Thanks.  You made an interesting observation about the massed troopers shot being similar to shots we see in modern films, which I totally agree with.  That got me to thinking about another aspect of this so-called "First Order:" I really hope that this film isn't going to have a bunch of political deconstruction and exposition about why the Empire is still around.  If it does, I think the film will suffer for it.  

One of the great things about the OOT is that it didn't require much in the way of explanation as to the motivations of the Rebellion.  The audience gleaned that information gradually as the story progressed.  There was some political talk ("if word gets out, it could generate sympathy for the rebellion..." etc.), but very little of it was macro-level, and tended to arise from situations where characters were immediately involved.  In other words, the audience wasn't hit over the head with it.

The thing is, I don't really care about why the Empire is still around.  Some may think that this needs to be explained, but I don't think it needs to be explained.

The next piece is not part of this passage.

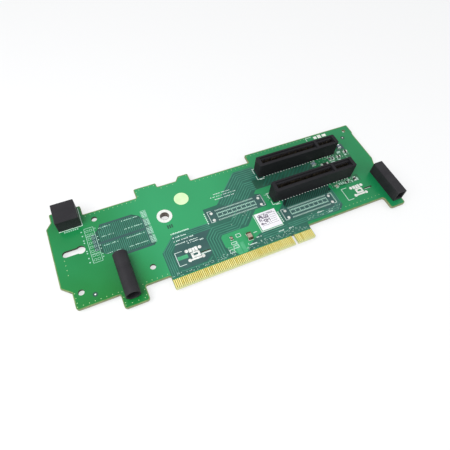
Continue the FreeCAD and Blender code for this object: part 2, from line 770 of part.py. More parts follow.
def slotted_guide_socket():
    """Oblong socket on the right foot, the second of the guide pair."""
    body = new_body("slotted_guide_socket")
    width, height, wall = "Sizes.bar_width", "Sizes.bar_height", "Sizes.bar_wall"
    bar = new_sketch(body, "bar_sketch", "XZ_Plane")
    rectangle(bar, "0", f"{height} / 2", width, height)
    pad(body, bar, "bar", "Sizes.guide_length", reverse=True)
    doc.recompute()
    half, top = value(width) / 2, value(height)

    def is_top_edge(start, end):
        along = abs(start.z - top) < 1e-6 and abs(end.z - top) < 1e-6
        return along and abs(abs(start.x) - half) < 1e-6 and abs(start.x - end.x) < 1e-6

    round_edges(body, edges_where(body.Shape, is_top_edge), "top_edges", "Sizes.bar_rounding")
    guide_pegs(body)
    mouth = new_sketch(body, "mouth_sketch", "XZ_Plane")
    rectangle(mouth, "0", f"{height} / 2", f"{width} - 2 * {wall}", f"{height} - 2 * {wall}")
    pocket(body, mouth, "mouth", "Sizes.guide_depth")
    opening = value(f"{width} / 2 - {wall}")

    def is_mouth_edge(start, end):
        in_mouth = abs(start.y) < 1e-6 and abs(end.y) < 1e-6
        inside = abs(start.x) < opening + 1e-6 and abs(end.x) < opening + 1e-6
        return in_mouth and inside and min(start.z, end.z) > 1e-6 and max(start.z, end.z) < top - 1e-6

    chamfer_edges(body, edges_where(body.Shape, is_mouth_edge), "mouth_edges", "Sizes.mouth_chamfer")
    place(body, "Sizes.bar_x", "Sizes.guide_mouth_y", BOARD_TOP)
    return body


def corner_block():
    """Solid moulded block at the upper left corner, flush with the top edge."""
    body = new_body("corner_block")
    base = new_sketch(body, "base_sketch")
    rectangle(base, "0", "-Sizes.block_length / 2", "Sizes.block_width", "Sizes.block_length")
    pad(body, base, "block", "Sizes.block_height")
    doc.recompute()
    height = value("Sizes.block_height")

    def above_the_board(start, end):
        return max(start.z, end.z) > height - 1e-6

    edges = edges_where(body.Shape, above_the_board)
    chamfer_edges(body, edges, "edges", "Sizes.block_chamfer")
    places = [(f"{sign}Sizes.block_peg_spread / 2", "-Sizes.block_length / 2") for sign in "-+"]
    add_pegs(body, places, "Sizes.block_peg_radius")
    place(body, "-Sizes.block_x", BLOCK_BACK, BOARD_TOP)
    return body


def mounting_bushing():
    """Bushing pressed through the board: flange on top, spacer below, open bore."""
    body = new_body("mounting_bushing")
    section = new_sketch(body, "section", "XZ_Plane")
    bore, barrel = "Sizes.bushing_bore_radius", "Sizes.bushing_barrel_radius"
    top, under = BOARD_TOP, f"-{BOARD_TOP}"
    polygon(section, [
        (bore, f"{under} - Sizes.spacer_length"),
        ("Sizes.spacer_radius", f"{under} - Sizes.spacer_length"),
        ("Sizes.spacer_radius", under),
        (barrel, under),
        (barrel, top),
        ("Sizes.flange_radius", top),
        ("Sizes.flange_radius", f"{top} + Sizes.flange_thickness"),
        (bore, f"{top} + Sizes.flange_thickness"),
    ])
    turned = body.newObject("PartDesign::Revolution", "mounting_bushing_turned")
    turned.Profile = section
    turned.ReferenceAxis = (section, ["V_Axis"])
    turned.Angle = 360
    place(body, "-Sizes.bushing_x", "Sizes.bushing_y")
    return body


# ---------------------------------------------------------------- stickers and chips


def round_sticker():
    disc = doc.addObject("Part::Cylinder", "round_sticker")
    disc.Label = "round_sticker"
    disc.setExpression("Radius", "Sizes.sticker_radius")
    disc.setExpression("Height", "Sizes.paper_thickness")
    place(disc, "-Sizes.sticker_x", "Sizes.sticker_y", BOARD_TOP)
    return disc


def add_box(name, length, width, height, x, y, z):
    """A Part box about a centre in plan, standing on z; all sizes are expressions."""
    box = doc.addObject("Part::Box", name)
    box.Label = name
    for side, size in (("Length", length), ("Width", width), ("Height", height)):
        box.setExpression(side, size)
    place(box, f"{x} - ({length}) / 2", f"{y} - ({width}) / 2", z)
    return box


def blank_label():
    return add_box("blank_label", "Sizes.label_width", "Sizes.label_height",
                   "Sizes.paper_thickness", "-Sizes.label_x", "Sizes.label_y", BOARD_TOP)


def chip_body(name, datum, way):
    """The moulded or fired body of a small part, between and inside its terminals."""
    wrap = "Sizes.terminal_wrap"
    along = f"Sizes.{name}_length - 2 * {wrap}"
    across = f"Sizes.{name}_width - 2 * {wrap}"
    height = f"Sizes.{name}_height - {wrap}"
    length, width = (along, across) if way == "X" else (across, along)
    x, y = f"Sizes.{name}_x", f"({CHIP_DATUMS[datum]} + Sizes.{name}_y)"
    return add_box(name, length, width, height, x, y, f"{BOARD_TOP} + {wrap} / 2")


def chip_terminals(name, datum, way):
    """The two plated caps that wrap a small part's ends."""
    length, width, height = (value(f"Sizes.{name}_{size}") for size in CHIP_SIZES[2:])
    wrap = value("Sizes.terminal_wrap")
    cap = length / 5
    inner = Part.makeBox(length - 2 * wrap, width - 2 * wrap, height - wrap,
                         Vector(wrap - length / 2, wrap - width / 2, wrap / 2))
    caps = []
    for start in (-length / 2, length / 2 - cap):
        outer = Part.makeBox(cap, width, height + wrap / 2, Vector(start, -width / 2, 0))
        caps.append(outer.cut(inner))
    node = solids_node(f"{name}_terminals", caps)
    if way == "Y":
        node.Placement.Rotation = FreeCAD.Rotation(Vector(0, 0, 1), 90)
    place(node, f"Sizes.{name}_x", f"{CHIP_DATUMS[datum]} + Sizes.{name}_y", BOARD_TOP)
    return node


# ---------------------------------------------------------------- the whole card


def build_card():
    nodes = [circuit_board()]
    nodes.append(edge_contacts("edge_contacts_front", front=True))
    nodes.append(edge_contacts("edge_contacts_back", front=False))
    for which, slot_y in SLOTS.items():
        nodes.append(slot_housing(f"{which}_slot_housing", slot_y))
        nodes.append(slot_contacts(f"{which}_slot_near_contacts", slot_y, -1))
        nodes.append(slot_contacts(f"{which}_slot_far_contacts", slot_y, 1))
    nodes += [round_guide_socket(), slotted_guide_socket(), corner_block(), mounting_bushing()]
    nodes += [round_sticker(), blank_label()]
    for name, (datum, *_, way) in CHIPS.items():
        nodes.append(chip_body(name, datum, way))
        nodes.append(chip_terminals(name, datum, way))
    return nodes


def check_and_write(nodes):
    """Stop on any failed object or bad shape, then write one STEP file per node."""
    doc.recompute()
    for item in doc.Objects:
        if {"Invalid", "Error"} & set(item.State):
            raise RuntimeError(f"{item.Label} failed: {item.State}")
    for node in nodes:
        if node.Shape.isNull() or not node.Shape.isValid():
            raise RuntimeError(f"{node.Label} has a bad shape")
    os.makedirs("parts", exist_ok=True)
    for node in nodes:
        node.Shape.exportStep(f"parts/{node.Label}.step")
        print(f"{node.Label}: {len(node.Shape.Solids)} solids, {node.Shape.Volume:.1f} mm3")


fill_sheet()
check_and_write(build_card())
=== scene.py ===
import json
import math
import random

import bmesh
import bpy
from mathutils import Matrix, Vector
from mathutils.geometry import tessellate_polygon


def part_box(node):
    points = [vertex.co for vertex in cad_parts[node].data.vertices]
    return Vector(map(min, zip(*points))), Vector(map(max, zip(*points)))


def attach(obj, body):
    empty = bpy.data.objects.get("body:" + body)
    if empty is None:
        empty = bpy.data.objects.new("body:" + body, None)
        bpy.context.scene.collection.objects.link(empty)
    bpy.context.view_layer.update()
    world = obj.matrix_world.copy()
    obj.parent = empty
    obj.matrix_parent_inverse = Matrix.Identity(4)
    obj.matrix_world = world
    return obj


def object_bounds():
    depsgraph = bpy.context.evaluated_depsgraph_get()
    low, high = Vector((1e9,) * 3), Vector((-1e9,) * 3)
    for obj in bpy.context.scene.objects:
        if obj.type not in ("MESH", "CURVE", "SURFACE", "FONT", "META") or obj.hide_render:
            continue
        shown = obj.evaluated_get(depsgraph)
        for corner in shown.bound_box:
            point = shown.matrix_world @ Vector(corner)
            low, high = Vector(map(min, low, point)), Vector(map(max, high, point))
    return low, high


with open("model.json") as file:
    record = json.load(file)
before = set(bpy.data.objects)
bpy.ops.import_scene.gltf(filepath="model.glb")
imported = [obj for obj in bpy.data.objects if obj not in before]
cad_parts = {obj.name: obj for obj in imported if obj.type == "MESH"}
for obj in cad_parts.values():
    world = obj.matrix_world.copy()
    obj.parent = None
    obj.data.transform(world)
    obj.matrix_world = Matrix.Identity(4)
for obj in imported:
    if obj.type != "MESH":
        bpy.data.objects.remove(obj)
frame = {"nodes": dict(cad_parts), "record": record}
cad_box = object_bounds()

# A PCIe riser card: a green circuit board with two black card slots, two guide
# sockets and a corner block. X runs along the card edge from its key notch, Y up from
# the edge, and Z out of the face that carries the slots. Lengths below are millimetres
# until mm() turns them into Blender's metres.

MM = 0.001
BOARD_LOW, BOARD_HIGH = (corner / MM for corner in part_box("circuit_board"))
TOP = BOARD_HIGH.z
UNDER = BOARD_LOW.z
INK = 0.012             # thickness of printed ink
TRACE = 0.007           # height of a trace under the mask
TIN = 0.03              # thickness of tinned lands
LAYER = 0.004           # step from one layer on the board's faces to the next
HAIR = 0.002            # thickness of the bare rims
RIM_WIDTH = 0.5         # bare laminate shown along the board's outline
FINE_LINE = 0.24        # widths of printed lines
BRACKET_LINE = 0.3
MARK_LINE = 0.34
SHARPEST_MITRE = 0.4    # limits how far a ribbon's corner may run out


def mm(x, y, z=0.0):
    """A place or size in millimetres as a vector in metres."""
    return Vector((x, y, z)) * MM


def node_box(name):
    """Lowest and highest corner of a CAD node in millimetres."""
    low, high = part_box(name)
    return low / MM, high / MM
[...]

Or at least explained very little.  Let the audience figure it out.  The Empire was a big organization, and the possibility always existed that it could come back after a devastating blow.  The politics don't matter.

 

Yes exposition can be a burden if there is a lack of equilibrium with other story telling factors(character arcs, plot devices, editing and pacing ect).

The OT literally threw the audience head first into an unfamiliar and mysterious universe(one of it's biggest drawing points).

On the other hand,The Force Awakens is throwing you back into a universe that you are already familiar  with( the 2 TFA trailers accentuate this fact)......yes there will be new characters and stuff .....but will it be enough to engage and stimulate?

using Abram's interpretations of Star Trek and Mission Impossible as a template ......I have my doubts.